One of the drivers behind the aim to reform service systems and their governance structures is the rapid demographic changes occurring in the most of the European and other western countries. Due to population ageing it is probable that the service needs and also the costs of services will increase in the future, which means a growing need for service innovations, especially in the services for elderly people.

Finland is currently one the most rapidly ageing countries and thus the reforms in the delivery of the publicly funded services are currently high on the political agenda.

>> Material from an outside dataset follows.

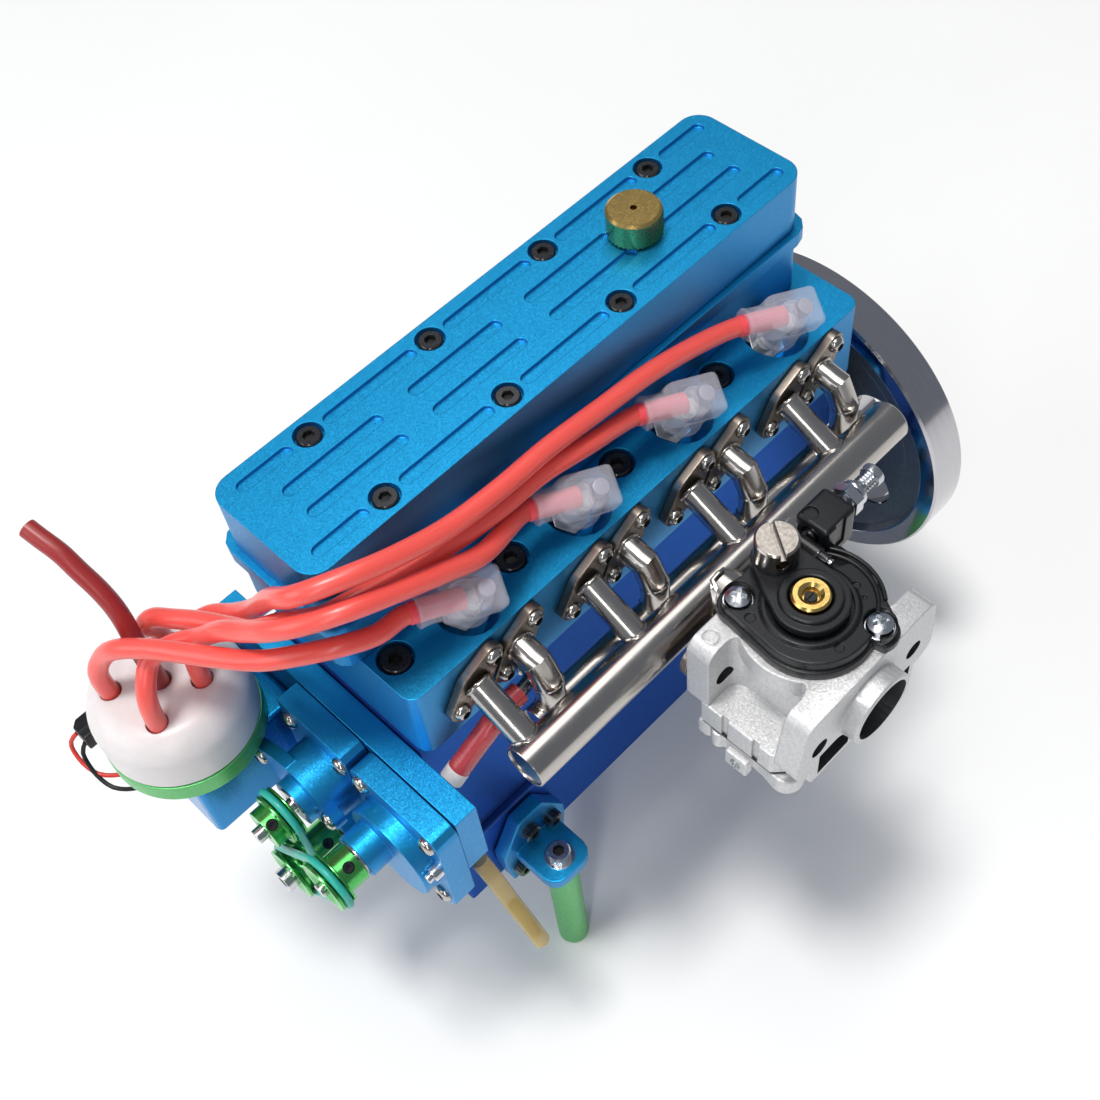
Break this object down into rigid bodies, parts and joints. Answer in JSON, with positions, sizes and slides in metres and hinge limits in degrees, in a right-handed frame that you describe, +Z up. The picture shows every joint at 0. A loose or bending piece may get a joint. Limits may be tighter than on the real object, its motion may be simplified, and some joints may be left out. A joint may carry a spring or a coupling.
{
  "type": "model engine",
  "caption": "Inline water-cooled model engine with spark ignition: anodised block and head, belt-driven pump, distributor with red plug leads, twin manifolds, rotary carburettor, flywheel.",
  "frame": {"origin": "on the floor under the middle of the engine's bounding box, the leads left out", "axes": "+X along the crankshaft towards the flywheel, -Y towards the carburettor, +Z up"},
  "size_m": [0.211, 0.1449, 0.185],
  "materials": {
    "block_blue": "satin blue anodised",
    "bright_blue": "bead-blasted blue anodised",
    "green_anodised": "polished green anodised",
    "steel": "turned",
    "stainless": "polished, tinted by welding",
    "cast_aluminium": "as cast",
    "zinc": "zinc and nickel plated",
    "brass": "turned",
    "black_plastic": "satin black",
    "cap_plastic": "milky white",
    "boot_plastic": "milky translucent",
    "ceramic": "white glazed ceramic and steel",
    "red_silicone": "smooth red silicone",
    "hose_red": "translucent red",
    "tube_amber": "translucent amber",
    "belt": "teal"
  },
  "bodies": {
    "engine": {"bracket_front_left": "bright_blue", "bracket_front_right": "bright_blue", "bracket_rear_left": "bright_blue", "bracket_rear_right": "bright_blue", "breather_tube": "tube_amber", "carburettor_body": "cast_aluminium", "carburettor_cover": "black_plastic", "coil_lead": "red_silicone", "coolant_hose": "hose_red", "cylinder_block": "block_blue", "cylinder_head": "bright_blue", "diaphragm_cover": "cast_aluminium", "distributor_cap": "cap_plastic", "distributor_housing": "bright_blue", "distributor_ring": "green_anodised", "exhaust_manifold": "stainless", "idler_belt": "belt", "intake_manifold": "stainless", "oil_pan": "block_blue", "plug_boot_1": "boot_plastic", "plug_boot_2": "boot_plastic", "plug_boot_3": "boot_plastic", "plug_boot_4": "boot_plastic", "plug_lead_1": "red_silicone", "plug_lead_2": "red_silicone", "plug_lead_3": "red_silicone", "plug_lead_4": "red_silicone", "post_front_left": "green_anodised", "post_front_right": "green_anodised", "post_rear_left": "green_anodised", "post_rear_right": "green_anodised", "pump_belt": "belt", "pump_housing": "bright_blue", "rear_bearing_plate": "bright_blue", "rocker_box": "bright_blue", "rocker_cover": "bright_blue", "rocker_shaft": "steel", "sensor_plug": "black_plastic", "spark_plug_1": "ceramic", "spark_plug_2": "ceramic", "spark_plug_3": "ceramic", "spark_plug_4": "ceramic", "timing_back_plate": "bright_blue", "timing_cover": "bright_blue"},
    "crank": {"crankshaft": "steel", "flywheel": "steel", "crank_pulley": "green_anodised"},
    "cam": {"camshaft": "steel"},
    "rotor": {"distributor_rotor": "black_plastic"},
    "idler": {"idler_pulley": "green_anodised"},
    "pump": {"pump_pulley": "green_anodised"},
    "throttle": {"throttle_barrel": "brass", "throttle_lever": "zinc"},
    "adjuster": {"cable_adjuster": "zinc"},
    "cap": {"filler_cap": "brass"},
    "piston_1": {"piston_1": "cast_aluminium"},
    "piston_2": {"piston_2": "cast_aluminium"},
    "piston_3": {"piston_3": "cast_aluminium"},
    "piston_4": {"piston_4": "cast_aluminium"}
  },
  "joints": [
    {"name": "crank_spin", "type": "hinge", "parent": "engine", "child": "crank", "pos_m": [0, 0.0173, 0.076], "axis": [1, 0, 0], "continuous": true},
    {"name": "cam_spin", "type": "hinge", "parent": "engine", "child": "cam", "pos_m": [0, 0.0383, 0.095], "axis": [1, 0, 0], "continuous": true},
    {"name": "rotor_spin", "type": "hinge", "parent": "engine", "child": "rotor", "pos_m": [-0.08695, 0.0483, 0.1], "axis": [0, 0, 1], "continuous": true},
    {"name": "idler_spin", "type": "hinge", "parent": "engine", "child": "idler", "pos_m": [-0.08575, 0.0173, 0.102], "axis": [1, 0, 0], "continuous": true},
    {"name": "pump_spin", "type": "hinge", "parent": "engine", "child": "pump", "pos_m": [-0.08875, -0.0027, 0.102], "axis": [1, 0, 0], "continuous": true},
    {"name": "throttle_turn", "type": "hinge", "parent": "engine", "child": "throttle", "pos_m": [0.01105, -0.0502, 0.14], "axis": [0, 0, 1], "range_deg": [0, 75], "stiffness_Nm_per_rad": 0.02, "springref_deg": -22.92},
    {"name": "cable_adjuster_turn", "type": "hinge", "parent": "engine", "child": "adjuster", "pos_m": [0.03205, -0.0402, 0.1478], "axis": [1, 0, 0], "range_deg": [-720, 720]},
    {"name": "filler_cap_turn", "type": "hinge", "parent": "engine", "child": "cap", "pos_m": [0.04255, 0.0253, 0.18], "axis": [0, 0, 1], "range_deg": [0, 1080]},
    {"name": "piston_1_stroke", "type": "slide", "parent": "engine", "child": "piston_1", "axis": [0, 0, 1], "range_m": [-0.018, 0]},
    {"name": "piston_2_stroke", "type": "slide", "parent": "engine", "child": "piston_2", "axis": [0, 0, 1], "range_m": [0, 0.018]},
    {"name": "piston_3_stroke", "type": "slide", "parent": "engine", "child": "piston_3", "axis": [0, 0, 1], "range_m": [0, 0.018]},
    {"name": "piston_4_stroke", "type": "slide", "parent": "engine", "child": "piston_4", "axis": [0, 0, 1], "range_m": [-0.018, 0]}
  ],
  "couplings": [
    {"joint": "cam_spin", "follows": "crank_spin", "ratio": -0.5},
    {"joint": "rotor_spin", "follows": "crank_spin", "ratio": -0.5},
    {"joint": "idler_spin", "follows": "crank_spin", "ratio": 1.0769},
    {"joint": "pump_spin", "follows": "crank_spin", "ratio": 1.0769}
  ]
}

This population ageing has been predicted to be particularly marked among those aged 85 and over (Official Statistics of Finland, 2009), hence the proportion of those reaching very old age (i.e. 90+) will also increase.

The development of health care and social services and the creation of service innovations have been a significant part of the ongoing process of governance change in Finland. Consequently the role of local governments is changing, as they are increasingly involved in the innovation and development processes in the fields of health care and social services. The local governments in Finland have started to apply and experiment with novel public procurement practices and to search for new approaches to service delivery in co-operation with private firms, third sector organizations and service users (Jäppinen, 2011; Tynkkynen, 2013). In order to succeed in these developments, coordination of the various interests of the professionals, service users and other stakeholders is essential (Ståhle et al., 2004).